The economic perspective of the “Three Seas” region requires intensive capital investments in three areas: digital, transport and energy infrastructure. Yet we should not think of these as separate. Digitalization and innovation will assist in upgrading or building from scratch energy and transport projects and will improve the connectivity and energy independence of Eastern European countries, said Petar T. Ivanov, CEO of the American Chamber of Commerce in Bulgaria.

The first projects, which have been approved for funding by 3SIIF, were presented during the mini-conference. Those included the largest private locomotive leasing company in Poland, Cargounit, and the data centre Grenergy in Estonia.

The investment fund 3SIIF includes shareholders from the countries participating in the Three Seas Initiative. Its target amount is between EUR 3 billion and 5 billion, and is expected to generate investments up to EUR 100 billion.
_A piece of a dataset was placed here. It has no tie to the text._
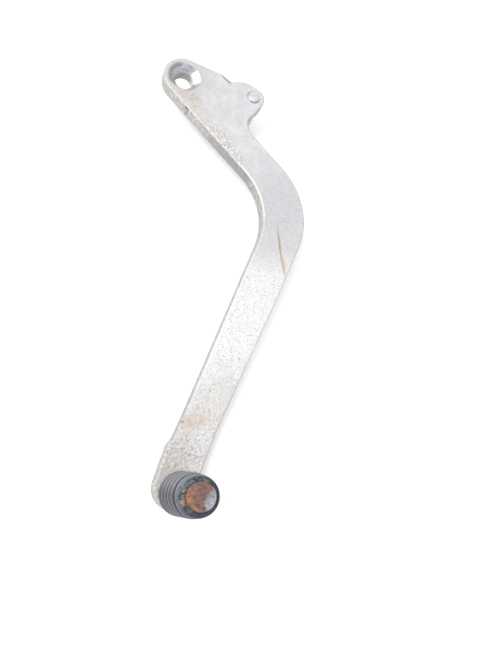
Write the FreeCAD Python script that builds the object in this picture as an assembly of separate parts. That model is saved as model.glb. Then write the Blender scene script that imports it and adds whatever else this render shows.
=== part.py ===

The main objectives are investments in transport, energy and digital infrastructure along the north-south axis and to compensate for the differences in the development of the individual regions within the European Union.

Three Seas initiative unites 12 member states of the European Union - Austria, Bulgaria, Croatia, Czech Republic, Estonia, Hungary, Latvia, Lithuania, Poland, Romania, Slovakia and Slovenia. It was established in 2015 at the level of Head of State as a platform for cooperation between the countries located in the region between the Baltic, Black and Adriatic Seas. One of its main objectives is to enhance economic convergence between the countries of the region and Western European countries through the development of transport, digital and energy infrastructure, as well as connectivity. The project relies on an active partnership with the European Commission as well as with Germany and the United States.